To the Editors of the Summer News

The Secretary General of the United Nations, Mr. U Thant, is reported to have said, in connection with Vietnam, that in war, the first casuality is truth. The Nigerian civil war is today another painful reminder of this phenomenon. Claims of a special Ibo Jewishness and Catholic Christianity vis a vis other Nigerian groups, and counter-claims of an Ibo plot to dominate others, have cluttered the scene.

However, it is the former view that dominates the press. Instant international theoreticians of ethnic profiles see in the Ibo a harmonious fusion of the judaic and christian traditions.
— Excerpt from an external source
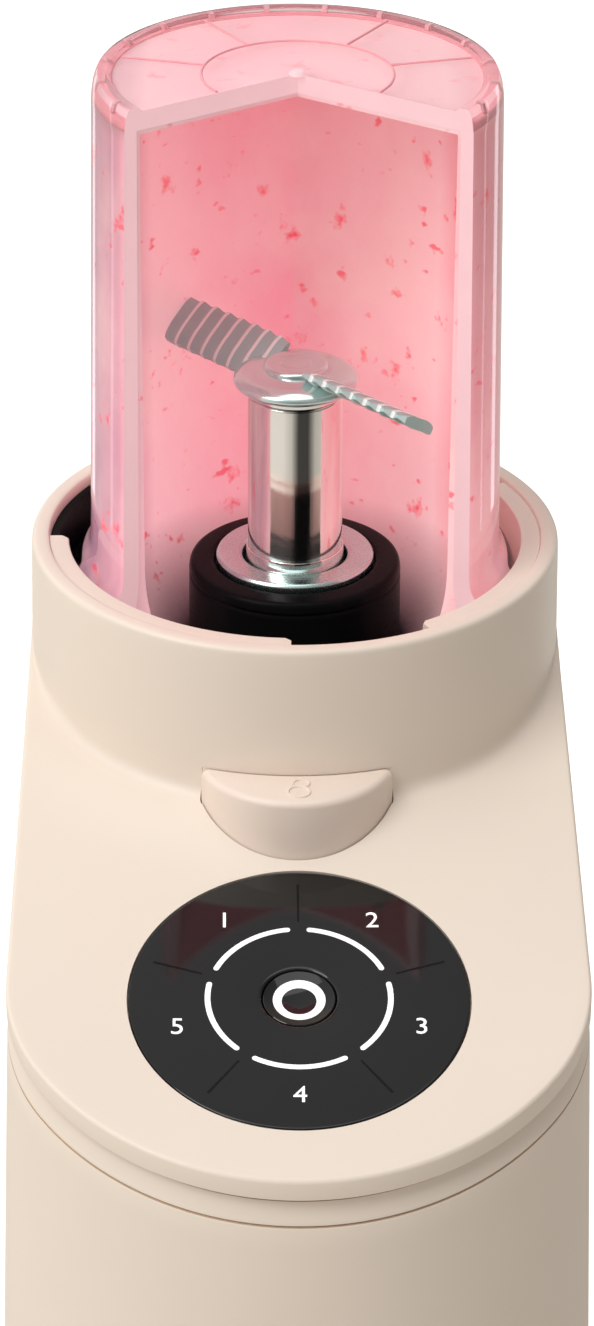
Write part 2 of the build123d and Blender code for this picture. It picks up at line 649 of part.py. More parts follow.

If indeed this were a relevent category for the discussion of the Nigerian civil war, it would truly represent a tremendous cultural achievement for an African society, in view of the bloody antagonisms which have characterized these two traditions for much of Western history. Unfortunately, the category is irrelevent. Concocted as it was out of political expediency, this image now makes it difficult for the foreign observer to retrieve the objective sequence of events which led to the civil war.

In spite of this difficulty some current distortions have to be exposed because of their immediate implications for the lives of many innocent people. The Harvard Summer News has in its coverage of the crisis, not been free of these distortions.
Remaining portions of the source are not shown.